Now might be the time to step back rather than forward

Stantis-citycouncillemmings

Across the country public sector organisations will be getting into the swing of their budget process for the 2012/13 financial year. The chances are that they will be following an incremental process. They'll start with what they know—this year's budget—and add to it estimates of the changes in prices and policies that they are confident will happen between now and March 2013 and then they will identify ways balance the inevitable gap that will open up between their forecast levels of income and forecast levels of spending.

Incremental budgeting has strengths and weaknesses. One of its strengths is that it is relatively stable, year on year, and it is relatively easy to explain to politicians and the public how the budget for next year was arrived at. The downside is that it is implicitly based on the assumption that this year's budget was right in the first place. There is no challenge made to it.

What this means is that over the last years and decades public organisations have moved forward year to year in a fairly steady, and I would say safe, way. If everyone (more or less) has accepted this year's budget and we have not changed it much then the chances are they will accept next year's. But, as the cartoon above illustrates, sometimes moving forward in small increments, even by inches, can have disastrous consequences. That is, when you're at the edge of a precipice it might be prudent not to make a step.

So, if we are not to use incremental budgeting what else might we do? Let me use an analogy that Ron Heifetz used in a talk I saw him give at Warwick Business School last year. He described how the leader of a group of chimpanzees fulfils her role of solving day to day problems of where to find food, where to sleep and how to defend themselves from predators. These problems are what Heifetz calls transactional problems and the chimpanzee can learn how to solve them in an incremental way because of her experience. But what happens when a human hunter arrives with a gun? This is an "adaptive problem". The chimpanzee's experience might suggest attacking the hunter  but that (probably) won't work. An adaptive problem requires a different sort of leadership and a different solution. The chimpanzees need a leader that can teach them to run away and hide from the hunter.

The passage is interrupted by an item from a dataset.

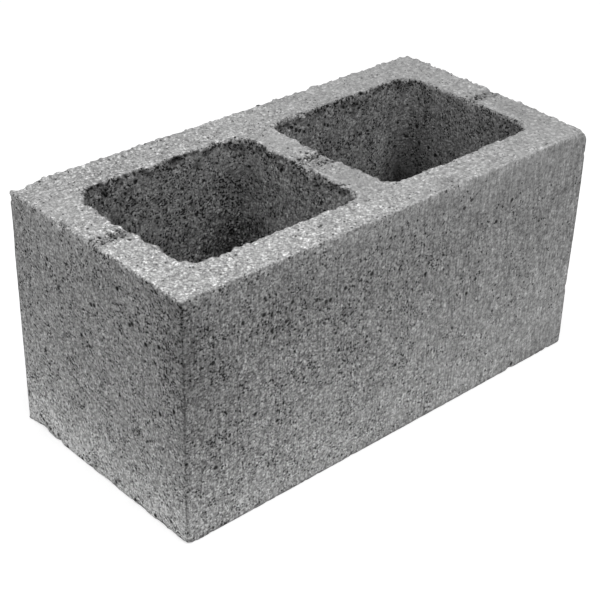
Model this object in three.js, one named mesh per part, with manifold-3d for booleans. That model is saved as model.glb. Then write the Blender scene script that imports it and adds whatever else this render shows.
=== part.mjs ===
// A two-core concrete block with plain ends, moulded in one piece.
//
// Millimetres, +Z up. The origin is the middle of the bottom face, +X runs along the length, and the
// face that lay uppermost in the mould is on top. The block is pressed between a steel mould box and
// two steel cores that hang from a bar across the top of the mould. The cores are drawn out upwards,
// so each cavity is widest at the top face, and the bar leaves a shallow mark across the three webs.
import * as THREE from "three";
import { mergeVertices } from "three/addons/utils/BufferGeometryUtils.js";
import Module from "manifold-3d";

// Overall size: a 16 x 8 x 8 in module, less one 3/8 in mortar joint each way.
const LENGTH = 397;
const WIDTH = 194;
const HEIGHT = 194;

// Walls at the top face, where they are thinnest: the two long face shells and the webs across them.
const FACE_SHELL = 31;
const END_WEB = 30;
const CENTRE_WEB = 27;

// Two cores side by side. Each of their walls leans in by the draft between the top and the bottom face.
const CORE_COUNT = 2;
const CORE_DRAFT = 4.5;
const CORE_CORNER_RADIUS = 16;

// Eased edges: the core mouths, the four upright corners, and the edges of the top and bottom faces.
const MOUTH_RADIUS = 2;
const UPRIGHT_RADIUS = 1;
const FACE_EDGE_RADIUS = 1.2;

// The bar mark: a shallow trough across each web, widest on the centre one, and a little in front of the
// middle of the block. Its front side is steep, and its floor rises gently to its back edge.
const END_MARK_WIDTH = 14;
const CENTRE_MARK_WIDTH = 25;
const BAR_MARK_SHIFT = 1.5;
const BAR_MARK_DEPTH = 1.5;
const BAR_MARK_FRONT_SIDE = 2;
const BAR_MARK_BACK_SIDE = 6;

// How finely curves are drawn, in straight steps for each quarter circle.
const CORNER_STEPS = 8;
const EDGE_STEPS = 3;

const CONCRETE = { name: "concrete", color: 0x9b9b9b, roughness: 0.95, metalness: 0 };

// A rectangle centred on the origin, with round corners.
function roundedRectangle(length, width, radius) {
  const x = length / 2 - radius;
  const y = width / 2 - radius;
  const quarter = Math.PI / 2;
  const outline = new THREE.Shape();
  outline.absarc(x, y, radius, 0, quarter);
  outline.absarc(-x, y, radius, quarter, 2 * quarter);
  outline.absarc(-x, -y, radius, 2 * quarter, 3 * quarter);
  outline.absarc(x, -y, radius, 3 * quarter, 4 * quarter);
  outline.closePath();
  return outline;
}

// Extrudes a centred outline through stations, each a height z and the inset of every side at that height.
// The sides move straight in or out, so round corners keep their radius all the way up.
function loft(outline, stations, curveSegments) {
  const steps = stations.length - 1;
  const geometry = new THREE.ExtrudeGeometry(outline, {
    depth: steps,
    steps,
    curveSegments,
    bevelEnabled: false,
  });
  const position = geometry.getAttribute("position");
  for (let i = 0; i < position.count; i += 1) {
    const x = position.getX(i);
    const y = position.getY(i);
    const { z, inset } = stations[Math.round(position.getZ(i))];
    position.setXYZ(i, x - Math.sign(x) * inset, y - Math.sign(y) * inset, z);
  }
  return geometry;
}

// A quarter circle as pairs: how far along the wall from the face, and how far across from the wall.
// It starts on the face and ends on the wall.
function quarterRound(radius) {
  return Array.from({ length: EDGE_STEPS + 1 }, (_, step) => {
    const angle = (step / EDGE_STEPS) * (Math.PI / 2);
    return { along: radius * (1 - Math.cos(angle)), across: radius * (1 - Math.sin(angle)) };
  });
}

// The outside of the block, with its upright corners and the edges of both bed faces eased.
function outerGeometry() {
  const edge = quarterRound(FACE_EDGE_RADIUS);
  const bottom = edge.map(({ along, across }) => ({ z: along, inset: across }));
  const top = edge.map(({ along, across }) => ({ z: HEIGHT - along, inset: across })).reverse();
  return loft(roundedRectangle(LENGTH, WIDTH, UPRIGHT_RADIUS), [...bottom, ...top], CORNER_STEPS);
}

// One core, at the middle of the block: drafted walls that flare at both mouths, and run on past them.
function coreGeometry(length, width) {
  const wallInset = (z) => CORE_DRAFT * (1 - z / HEIGHT);
  const mouth = (z, flare) => ({ z, inset: wallInset(z) - flare });
  const edge = quarterRound(MOUTH_RADIUS);
  const bottom = edge.map(({ along, across }) => mouth(along, across));
  const top = edge.map(({ along, across }) => mouth(HEIGHT - along, across)).reverse();
  const below = { z: -MOUTH_RADIUS, inset: bottom[0].inset };
  const above = { z: HEIGHT + MOUTH_RADIUS, inset: top[top.length - 1].inset };
  const outline = roundedRectangle(length, width, CORE_CORNER_RADIUS);
  return loft(outline, [below, ...bottom, ...top, above], CORNER_STEPS);
}

// The bar mark between two places along the block.
function barMarkGeometry(start, end, width) {
  const front = -BAR_MARK_SHIFT - width / 2;
  const back = -BAR_MARK_SHIFT + width / 2;
  const floorFront = front + BAR_MARK_FRONT_SIDE;
  const floorBack = back - BAR_MARK_BACK_SIDE;
  const bendFront = (front + floorFront) / 2;
  const bendBack = (back + floorBack) / 2;
  const section = new THREE.Shape();
  section.moveTo(back, BAR_MARK_DEPTH);
  section.lineTo(front, BAR_MARK_DEPTH);
  section.lineTo(front, 0);
  section.bezierCurveTo(bendFront, 0, bendFront, -BAR_MARK_DEPTH, floorFront, -BAR_MARK_DEPTH);
  section.lineTo(floorBack, -BAR_MARK_DEPTH);
  section.bezierCurveTo(bendBack, -BAR_MARK_DEPTH, bendBack, 0, back, 0);
  section.closePath();
  const geometry = new THREE.ExtrudeGeometry(section, {
    depth: end - start,
    curveSegments: 2 * EDGE_STEPS,
    bevelEnabled: false,
  });
  const acrossBlock = new THREE.Vector3(0, 1, 0);
  const upwards = new THREE.Vector3(0, 0, 1);
  const alongBlock = new THREE.Vector3(1, 0, 0);
  geometry.applyMatrix4(new THREE.Matrix4().makeBasis(acrossBlock, upwards, alongBlock));
  return geometry.translate(start, 0, HEIGHT);
}

// The bar mark across every web. Each stretch runs from the middle of one core, or from past one end of
// the block, to the next.
function barMarkGeometries(centres) {
  const pastEnd = LENGTH / 2 + BAR_MARK_DEPTH;
  const stops = [-pastEnd, ...centres, pastEnd];
  return stops.slice(1).map((stop, i) => {
    const onEndWeb = i === 0 || i === centres.length;
    return barMarkGeometry(stops[i], stop, onEndWeb ? END_MARK_WIDTH : CENTRE_MARK_WIDTH);
  });
}

// The middle of each core along X, at equal spacing between the webs.
function coreCentres(coreLength) {
  const pitch = coreLength + CENTRE_WEB;
  return Array.from({ length: CORE_COUNT }, (_, i) => (i - (CORE_COUNT - 1) / 2) * pitch);
}

const wasm = await Module();
wasm.setup();

// A closed geometry as a solid that can be joined and cut.
function toSolid(geometry) {
  const bare = new THREE.BufferGeometry();
  bare.setAttribute("position", geometry.getAttribute("position"));
  const merged = mergeVertices(bare);
  return new wasm.Manifold(
    new wasm.Mesh({
      numProp: 3,
      vertProperties: merged.getAttribute("position").array,
      triVerts: new Uint32Array(merged.index.array),
    }),
  );
}

// A solid as a geometry with flat-shaded faces.
function toGeometry(solid) {
  const { vertProperties, triVerts } = solid.getMesh();
  const indexed = new THREE.BufferGeometry();
  indexed.setAttribute("position", new THREE.BufferAttribute(vertProperties, 3));
  indexed.setIndex(new THREE.BufferAttribute(triVerts, 1));
  const geometry = indexed.toNonIndexed();
  geometry.computeVertexNormals();
  return geometry;
}

// The block: its outside, less its cores and the bar marks.
function blockGeometry() {
  const coreLength = (LENGTH - 2 * END_WEB - (CORE_COUNT - 1) * CENTRE_WEB) / CORE_COUNT;
  const coreWidth = WIDTH - 2 * FACE_SHELL;
  const centres = coreCentres(coreLength);
  const cores = centres.map((x) => coreGeometry(coreLength, coreWidth).translate(x, 0, 0));
  const hollows = [...cores, ...barMarkGeometries(centres)];
  const outer = toSolid(outerGeometry());
  return toGeometry(hollows.reduce((solid, hollow) => solid.subtract(toSolid(hollow)), outer));
}

const block = new THREE.Mesh(blockGeometry(), new THREE.MeshStandardMaterial(CONCRETE));
block.name = "block";

const part = new THREE.Group();
part.add(block);

export default part;
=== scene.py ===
"""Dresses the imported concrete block: one dense, grainy surface, its concrete, and a plain studio.

Metres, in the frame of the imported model: +X along the block, +Z up, the origin under its middle.
"""

import math

import bmesh
import bpy
import numpy as np
from mathutils import Matrix, Vector


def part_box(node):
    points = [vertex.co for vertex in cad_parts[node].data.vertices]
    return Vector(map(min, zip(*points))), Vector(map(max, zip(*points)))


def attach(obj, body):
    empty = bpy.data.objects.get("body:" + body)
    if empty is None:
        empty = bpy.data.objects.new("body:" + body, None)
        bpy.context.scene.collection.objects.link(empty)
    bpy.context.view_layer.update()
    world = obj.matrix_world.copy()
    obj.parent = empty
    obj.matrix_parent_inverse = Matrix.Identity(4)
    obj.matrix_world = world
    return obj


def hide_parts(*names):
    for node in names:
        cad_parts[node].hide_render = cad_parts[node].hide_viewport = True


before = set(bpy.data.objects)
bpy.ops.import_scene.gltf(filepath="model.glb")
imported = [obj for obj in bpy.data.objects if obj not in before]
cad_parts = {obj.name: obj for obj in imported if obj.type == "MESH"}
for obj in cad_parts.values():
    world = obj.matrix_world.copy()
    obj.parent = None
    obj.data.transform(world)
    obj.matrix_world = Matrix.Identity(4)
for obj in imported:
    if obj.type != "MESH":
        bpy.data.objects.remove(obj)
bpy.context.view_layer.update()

LOW, HIGH = (np.array(corner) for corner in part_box("block"))
LENGTH, WIDTH, HEIGHT = (float(side) for side in HIGH - LOW)
MM = 0.001

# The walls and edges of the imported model.
FACE_SHELL = 31 * MM
END_WEB = 30 * MM
CENTRE_WEB = 27 * MM
CORE_DRAFT = 4.5 * MM
CORE_CORNER = 16 * MM
MOUTH_ROUND = 2 * MM
UPRIGHT_ROUND = 1 * MM
FACE_ROUND = 1.2 * MM
END_MARK_WIDTH = 14 * MM
CENTRE_MARK_WIDTH = 25 * MM
BAR_MARK_SHIFT = 1.5 * MM
BAR_MARK_DEPTH = 1.5 * MM
BAR_MARK_FRONT_SIDE = 2 * MM
BAR_MARK_BACK_SIDE = 6 * MM

CORE_LENGTH = (LENGTH - 2 * END_WEB - CENTRE_WEB) / 2
CORE_WIDTH = WIDTH - 2 * FACE_SHELL
CORE_MIDDLE = (CORE_LENGTH + CENTRE_WEB) / 2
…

Returning to budgeting, the incremental approach has worked for public sector organisations over the last twenty years or so when they have been asked to find small amounts of efficiency savings year on year but will it work effectively when faced with making cuts of ten or twenty per cent? I have my doubts. I think public sector organisations are facing an adaptive problem and they have to adapt to the environment if they are to be successful. That means trying different things and accepting the risk that some things will work and other may not. What I think that means in terms of budgeting is for organisations not to spend the next five months poring over spreadsheets showing marginal increases in costs and endless lists of marginal budget cuts. Instead, there needs to be a step back (away from the precipice) and a review of policies. If an organisation can identify a better way to achieve its ends without being constrained by a budget that says we should do what we did last year but try to do it a bit faster or with less people (that is, it can find an effective solution to the adaptive problem) then the budget can take care of itself.

A time for leaders...

Following the spending review announcement there will be feverish work going on all over the public sector to make plans and budgets for 2011/12. The level of cuts that these public managers are facing is an order of magnitude larger than they would have faced in the previous ten or twenty years.

What these managers are facing is what Ron Heifetz calls an adaptive problem as opposed to a technical problem. I saw Heifetz give a lecture at Warwick Business School in the summer where he explained that managers are good at technical problems. They’ve seen them before, they know how to find the solution. Adaptive problems, on the other hand, are novel, complex and don’t lend themselves to easy solutions. What they require, said Heifetz, are leaders rather than managers.

Looking at the financial conundrum facing public organisations, this means that the answer is not likely to be found by trying to do what has been done every year for a generation. Yes, over that time, public managers have found ways to eek out 2 or 3 per cent efficiency savings, or to put fees and charges up a bit, or to find a new grant that will pay for a project, but that won’t work to find the 7 or 8 or 10 per cent that has to be found for three or four years in a row. Public organisations have to try some radical ideas, take some risks. And to do that they need leaders who can show the organisation how to move ahead.

In his lecture, Heifetz draw a parallel between the tackling adaptive problems and natural selection, where random adaptions that best suit the environment succeed. Failure to adapt quick enough can lead to the ultimate failure: extinction. I guess this idea, when brought up in association with bureaucratic public organizations, inevitably leads one to think about dinosaurs and that the future is bleak. But consider this: birds are evolved from ground-dwelling dinosaurs so perhaps the future could be dramatically different from what we know today.